An example of this would be when a store website has identical content accessible on multiple pages so that users can search by price or alphabetically.

Page and Domain Authority

Each page that is indexed by search engines retains a page value and authority ranking.

  • Page Authority is influenced by the number and quality of links back to the individual page.
  • Domain Authority is the overall strength of a domain.

HTTP Response Status Code

You probably already know what a Hypertext Transfer Protocol (HTTP) responsive status code is. Remember the last time you clicked on a link and suddenly your online world temporarily crashed with an ‘ERROR 404’ message?

error404

This my friend, is what we are talking about.

So what do these status codes actually mean?

  • 404 – page does not exist.
  • 200 – page is functioning as it should.
  • 301 redirects – the page has been permanently moved. Users will be redirected to the current location of this original page, the advantage in that 301s pass on majority of the SEO value from the old location to the landing page of the redirect.
  • 302 redirects – a temporary redirect that works similarly to the 301 redirect. However, SEO value is not passed on via the redirect (or is it?).

Keyword Cannibalisation

Keyword Cannibalisation is when certain keywords and phrases are optimised on multiple pages across a website. This can create confusion within the search engine as to which page to distribute value to. As a result, the pages end up competing against each and the search engine will be unaware which one is most appropriate to rank.

Do Follow / No Follow

Links are extremely valuable within the world of SEO. However, not all links pass value for search engines. Normal links are do follow and can pass SEO value. Whereas if the no follow attribute is implemented, authority does not flow.
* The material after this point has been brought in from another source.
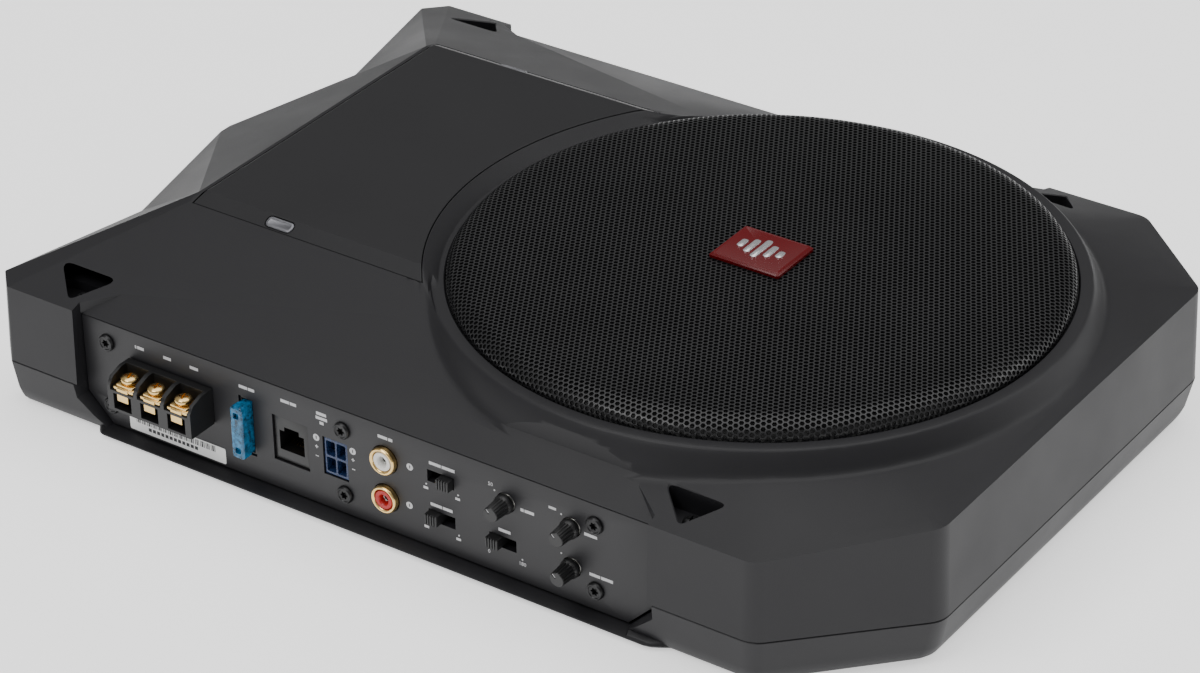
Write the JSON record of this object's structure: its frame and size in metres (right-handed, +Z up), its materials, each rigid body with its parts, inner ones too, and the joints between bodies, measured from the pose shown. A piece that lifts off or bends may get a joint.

No follow links are usually used on sites that allow user generated content such as blogs or Wikipedia to avoid people leaving spammy SEO links.

PageRank

An indicator from Google of the authority of a webpage. A scale of 1-10 is used to assign value.

Panda & Penguin

Two of the least favourite animals in the (SEO) world. Panda was launched with the aim to penalise poor or duplicated content.  If enough pages are flagged, a site-wide penalty can be issued for having ‘thin content.’

Penguin was designed to target spam SEO or Black hat’ SEO methods (techniques used to increase rankings or traffic in a way Google dislikes.) E.g. over-optimised link building in relation to keywords and links from non-relevant sites. The update was designed to rate the quality of article marketing and blog spam. Then there was Penguin 2.0…

Referring Domains

The domain from which a backlink is pointing to a specific page or link.

Robots.txt

Robots.txt or the robots exclusion standard is a small text file that is uploaded into a website’s root directory and linked into the sites HTML code. The robots.txt file is there to provide instructions about the site to search engine crawlers about which parts can be indexed for the public.

Root Domain / Sub Domain / Sub folder

Root Domain is the origin and top level of domain hierarchy on the internet. It is the entry point / root to example.com, example.co.uk, example.ac.uk, example.org domains.

The Sub Domain or third-level domain is a second website that can be used to organise website content and has a special URL to gain access to it. For example if job listings on www.example.com were to be accessed via a separate website at jobs.example.com, this would be a subdomain.

A Sub Folder describes the separate folders that are used to organise a website. They can be easily spotted as they’re displayed within a URL after the root domain and between slashes “/”. Let me illustrate – example.com/contact-us/address. The sub folder is /contact-us/.

Search Engine Results Page (SERP)

The Search Engine Results Page is a page that is returned when a search query is performed. SERP will display a list of web pages, including the page title of each result and a brief summary of its contents. Video, images, news and shopping results may also be featured.

SEO spam

Spam is the use of optimisation methods which search engines consider to be low quality or against their guidelines.  Examples of such techniques include keyword stuffing, low quality link buying and hacking websites for example.

The Google web spam team led by Matt Cutts deploy algorithm updates such as Penguin and sometimes apply manual penalties to lessen the effect of what they deem to be excessive manipulative activity.